### REQUIRED WORK:
Search the material for the word "model" and report each line where it turns up.

### Scripts that build objects:
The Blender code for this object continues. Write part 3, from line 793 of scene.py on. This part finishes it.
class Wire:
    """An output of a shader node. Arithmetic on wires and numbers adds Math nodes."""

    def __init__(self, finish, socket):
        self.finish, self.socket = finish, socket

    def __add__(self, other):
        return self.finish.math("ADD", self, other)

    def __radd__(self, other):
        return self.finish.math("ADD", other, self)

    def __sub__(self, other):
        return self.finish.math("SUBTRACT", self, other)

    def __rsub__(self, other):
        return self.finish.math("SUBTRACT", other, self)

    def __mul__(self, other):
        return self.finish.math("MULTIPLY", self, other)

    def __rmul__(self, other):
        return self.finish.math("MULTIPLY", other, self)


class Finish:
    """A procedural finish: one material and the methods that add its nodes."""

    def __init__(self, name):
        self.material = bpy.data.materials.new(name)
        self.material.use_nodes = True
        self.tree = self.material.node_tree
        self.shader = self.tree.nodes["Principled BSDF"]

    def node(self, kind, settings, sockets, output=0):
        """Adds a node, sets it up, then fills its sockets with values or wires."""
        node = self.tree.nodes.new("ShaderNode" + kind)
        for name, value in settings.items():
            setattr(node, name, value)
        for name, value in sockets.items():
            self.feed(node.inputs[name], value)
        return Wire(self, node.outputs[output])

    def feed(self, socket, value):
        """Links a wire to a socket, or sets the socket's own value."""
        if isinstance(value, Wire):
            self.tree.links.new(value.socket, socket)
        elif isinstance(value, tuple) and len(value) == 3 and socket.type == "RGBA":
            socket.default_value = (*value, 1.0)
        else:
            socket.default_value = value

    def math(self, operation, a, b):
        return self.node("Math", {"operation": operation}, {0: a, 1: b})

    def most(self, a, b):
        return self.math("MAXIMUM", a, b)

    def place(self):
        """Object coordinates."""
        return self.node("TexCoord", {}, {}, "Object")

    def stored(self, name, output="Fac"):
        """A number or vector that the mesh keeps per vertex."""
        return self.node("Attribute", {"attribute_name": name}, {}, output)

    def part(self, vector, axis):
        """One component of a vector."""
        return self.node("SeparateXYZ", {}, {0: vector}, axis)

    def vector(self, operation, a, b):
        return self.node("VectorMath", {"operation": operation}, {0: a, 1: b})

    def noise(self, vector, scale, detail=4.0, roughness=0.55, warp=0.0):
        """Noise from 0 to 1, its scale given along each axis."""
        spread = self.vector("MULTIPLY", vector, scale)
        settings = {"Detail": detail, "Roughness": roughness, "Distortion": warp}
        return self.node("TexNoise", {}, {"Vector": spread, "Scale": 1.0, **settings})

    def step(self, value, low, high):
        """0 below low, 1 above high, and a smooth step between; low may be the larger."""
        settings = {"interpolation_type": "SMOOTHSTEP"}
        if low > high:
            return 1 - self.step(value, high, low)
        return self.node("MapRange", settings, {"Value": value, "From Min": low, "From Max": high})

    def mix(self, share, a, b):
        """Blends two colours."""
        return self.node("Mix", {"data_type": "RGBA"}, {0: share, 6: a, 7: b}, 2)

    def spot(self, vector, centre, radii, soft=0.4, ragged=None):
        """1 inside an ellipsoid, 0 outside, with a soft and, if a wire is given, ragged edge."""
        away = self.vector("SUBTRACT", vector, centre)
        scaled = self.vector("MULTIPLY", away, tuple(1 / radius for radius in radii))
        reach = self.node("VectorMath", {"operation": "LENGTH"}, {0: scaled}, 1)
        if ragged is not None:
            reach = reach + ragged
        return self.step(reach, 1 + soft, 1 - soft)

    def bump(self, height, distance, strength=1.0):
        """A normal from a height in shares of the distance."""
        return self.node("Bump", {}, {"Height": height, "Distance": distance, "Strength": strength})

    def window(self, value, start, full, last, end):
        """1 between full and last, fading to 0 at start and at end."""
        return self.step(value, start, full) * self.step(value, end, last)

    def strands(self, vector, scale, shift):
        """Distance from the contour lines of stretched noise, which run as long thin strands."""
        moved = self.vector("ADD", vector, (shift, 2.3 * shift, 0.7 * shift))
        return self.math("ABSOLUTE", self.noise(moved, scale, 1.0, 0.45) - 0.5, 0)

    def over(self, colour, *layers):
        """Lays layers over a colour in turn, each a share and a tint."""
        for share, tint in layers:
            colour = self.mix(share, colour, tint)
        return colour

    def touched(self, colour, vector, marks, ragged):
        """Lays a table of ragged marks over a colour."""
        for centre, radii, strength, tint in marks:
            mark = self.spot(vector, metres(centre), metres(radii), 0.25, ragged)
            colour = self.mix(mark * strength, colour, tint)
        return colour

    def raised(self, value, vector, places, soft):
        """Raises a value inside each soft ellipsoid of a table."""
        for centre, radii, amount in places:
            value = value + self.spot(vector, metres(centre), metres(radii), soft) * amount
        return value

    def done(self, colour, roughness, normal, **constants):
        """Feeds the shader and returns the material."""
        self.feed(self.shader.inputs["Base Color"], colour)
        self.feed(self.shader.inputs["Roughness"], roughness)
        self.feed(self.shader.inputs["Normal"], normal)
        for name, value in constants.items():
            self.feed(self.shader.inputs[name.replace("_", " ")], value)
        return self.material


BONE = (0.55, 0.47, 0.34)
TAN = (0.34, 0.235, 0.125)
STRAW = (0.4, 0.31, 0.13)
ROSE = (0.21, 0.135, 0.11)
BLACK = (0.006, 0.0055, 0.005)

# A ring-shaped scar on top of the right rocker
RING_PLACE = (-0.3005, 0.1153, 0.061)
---
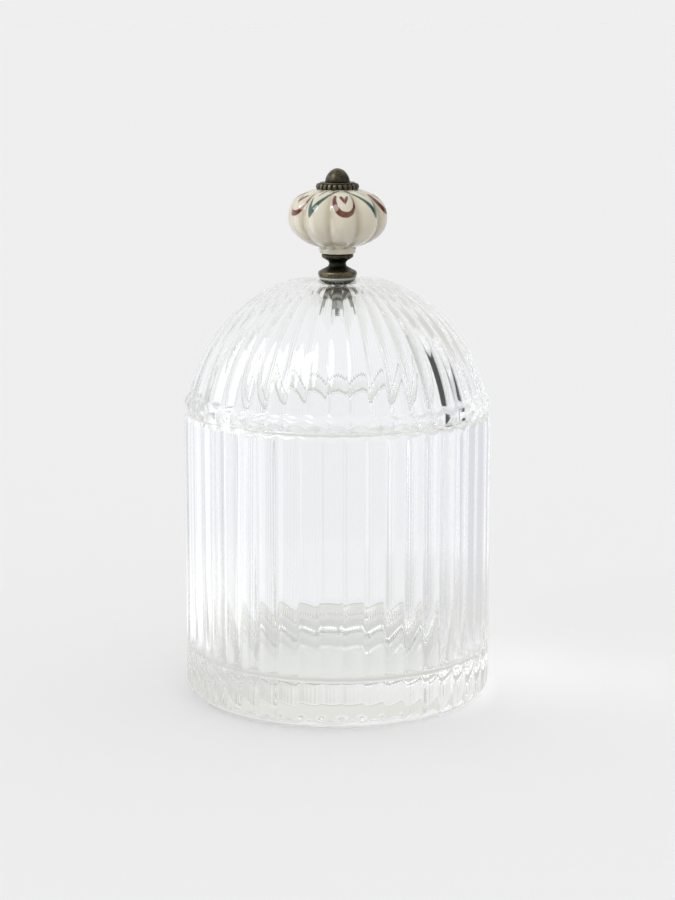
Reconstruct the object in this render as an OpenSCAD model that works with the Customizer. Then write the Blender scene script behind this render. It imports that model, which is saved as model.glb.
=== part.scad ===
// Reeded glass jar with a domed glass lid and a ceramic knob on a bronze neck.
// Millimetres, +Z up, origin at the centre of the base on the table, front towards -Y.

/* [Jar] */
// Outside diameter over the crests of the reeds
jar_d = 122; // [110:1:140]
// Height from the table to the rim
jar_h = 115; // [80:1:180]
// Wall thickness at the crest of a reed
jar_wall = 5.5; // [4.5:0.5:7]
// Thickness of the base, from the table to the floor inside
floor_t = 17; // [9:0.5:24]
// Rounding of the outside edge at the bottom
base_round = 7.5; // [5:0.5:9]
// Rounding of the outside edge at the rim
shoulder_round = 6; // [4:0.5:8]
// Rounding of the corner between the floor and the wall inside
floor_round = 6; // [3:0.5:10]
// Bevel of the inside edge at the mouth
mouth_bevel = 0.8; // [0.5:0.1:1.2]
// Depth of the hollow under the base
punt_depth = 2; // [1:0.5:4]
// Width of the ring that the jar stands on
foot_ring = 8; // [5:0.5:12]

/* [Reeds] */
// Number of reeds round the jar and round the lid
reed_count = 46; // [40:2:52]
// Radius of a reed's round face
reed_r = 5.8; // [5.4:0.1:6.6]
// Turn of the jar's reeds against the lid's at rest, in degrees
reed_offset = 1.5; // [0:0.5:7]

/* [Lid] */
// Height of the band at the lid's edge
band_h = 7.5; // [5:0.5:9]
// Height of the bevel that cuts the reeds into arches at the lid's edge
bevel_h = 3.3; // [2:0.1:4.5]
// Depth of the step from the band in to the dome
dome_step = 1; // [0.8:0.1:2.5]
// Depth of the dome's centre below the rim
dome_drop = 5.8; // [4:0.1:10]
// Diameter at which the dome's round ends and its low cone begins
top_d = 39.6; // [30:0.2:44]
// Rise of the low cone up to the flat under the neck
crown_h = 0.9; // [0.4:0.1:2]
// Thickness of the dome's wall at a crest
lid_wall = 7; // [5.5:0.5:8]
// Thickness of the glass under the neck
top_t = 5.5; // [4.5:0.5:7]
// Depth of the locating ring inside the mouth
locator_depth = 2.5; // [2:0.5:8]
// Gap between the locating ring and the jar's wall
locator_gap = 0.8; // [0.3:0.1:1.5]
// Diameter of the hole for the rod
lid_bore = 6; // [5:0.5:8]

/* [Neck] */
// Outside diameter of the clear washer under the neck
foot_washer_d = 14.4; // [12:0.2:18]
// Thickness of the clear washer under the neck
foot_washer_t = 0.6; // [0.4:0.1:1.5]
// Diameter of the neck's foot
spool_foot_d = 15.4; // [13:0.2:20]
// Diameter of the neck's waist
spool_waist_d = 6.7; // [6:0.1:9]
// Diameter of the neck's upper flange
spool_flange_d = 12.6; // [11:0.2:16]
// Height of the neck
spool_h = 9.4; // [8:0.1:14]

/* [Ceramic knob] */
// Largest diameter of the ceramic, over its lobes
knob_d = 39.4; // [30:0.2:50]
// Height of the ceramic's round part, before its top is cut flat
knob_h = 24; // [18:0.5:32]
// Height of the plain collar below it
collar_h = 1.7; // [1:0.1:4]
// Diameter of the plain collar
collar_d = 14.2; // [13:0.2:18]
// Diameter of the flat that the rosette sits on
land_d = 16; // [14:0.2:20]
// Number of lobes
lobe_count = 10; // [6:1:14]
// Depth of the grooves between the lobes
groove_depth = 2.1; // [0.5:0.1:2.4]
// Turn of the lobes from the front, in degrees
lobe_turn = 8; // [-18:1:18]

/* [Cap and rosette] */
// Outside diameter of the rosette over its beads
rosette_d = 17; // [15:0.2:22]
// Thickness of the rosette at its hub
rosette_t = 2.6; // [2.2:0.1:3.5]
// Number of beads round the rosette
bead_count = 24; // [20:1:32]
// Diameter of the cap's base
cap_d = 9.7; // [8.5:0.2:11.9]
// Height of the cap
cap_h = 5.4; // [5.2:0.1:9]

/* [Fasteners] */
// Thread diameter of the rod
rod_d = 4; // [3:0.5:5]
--
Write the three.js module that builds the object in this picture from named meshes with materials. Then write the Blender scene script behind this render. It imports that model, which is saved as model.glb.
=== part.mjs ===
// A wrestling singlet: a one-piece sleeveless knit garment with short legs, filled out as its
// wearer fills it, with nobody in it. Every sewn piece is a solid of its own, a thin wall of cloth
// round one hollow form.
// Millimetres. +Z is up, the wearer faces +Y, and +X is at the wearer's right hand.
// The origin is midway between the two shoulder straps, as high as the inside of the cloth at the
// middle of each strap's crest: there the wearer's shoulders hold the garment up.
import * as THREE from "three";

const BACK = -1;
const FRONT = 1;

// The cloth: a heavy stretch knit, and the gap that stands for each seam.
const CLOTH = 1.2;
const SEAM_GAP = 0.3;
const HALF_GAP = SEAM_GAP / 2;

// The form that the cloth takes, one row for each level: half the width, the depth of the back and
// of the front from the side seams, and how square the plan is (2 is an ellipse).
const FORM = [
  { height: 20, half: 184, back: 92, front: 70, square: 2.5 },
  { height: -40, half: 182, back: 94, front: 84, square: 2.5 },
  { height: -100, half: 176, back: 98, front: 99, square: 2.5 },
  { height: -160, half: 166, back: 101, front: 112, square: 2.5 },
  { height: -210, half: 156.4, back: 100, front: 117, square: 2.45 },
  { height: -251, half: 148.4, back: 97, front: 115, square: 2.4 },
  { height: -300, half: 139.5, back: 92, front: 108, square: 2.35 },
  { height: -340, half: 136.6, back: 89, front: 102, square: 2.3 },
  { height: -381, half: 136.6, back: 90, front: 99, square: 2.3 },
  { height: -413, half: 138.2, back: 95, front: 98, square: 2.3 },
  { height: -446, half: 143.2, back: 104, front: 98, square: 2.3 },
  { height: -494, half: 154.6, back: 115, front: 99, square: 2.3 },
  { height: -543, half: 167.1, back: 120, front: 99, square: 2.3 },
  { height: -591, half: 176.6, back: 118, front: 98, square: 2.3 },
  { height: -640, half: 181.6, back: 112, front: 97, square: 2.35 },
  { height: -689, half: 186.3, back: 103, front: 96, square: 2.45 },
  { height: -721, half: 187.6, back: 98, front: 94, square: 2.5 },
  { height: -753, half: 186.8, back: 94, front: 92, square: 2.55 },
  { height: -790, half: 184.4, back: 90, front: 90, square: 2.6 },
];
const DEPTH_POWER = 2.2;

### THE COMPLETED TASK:
Reconstruct the object in this render as an OpenSCAD model that works with the Customizer. Then write the Blender scene script behind this render. It imports that model, which is saved as model.glb.
Write the three.js module that builds the object in this picture from named meshes with materials. Then write the Blender scene script behind this render. It imports that model, which is saved as model.glb.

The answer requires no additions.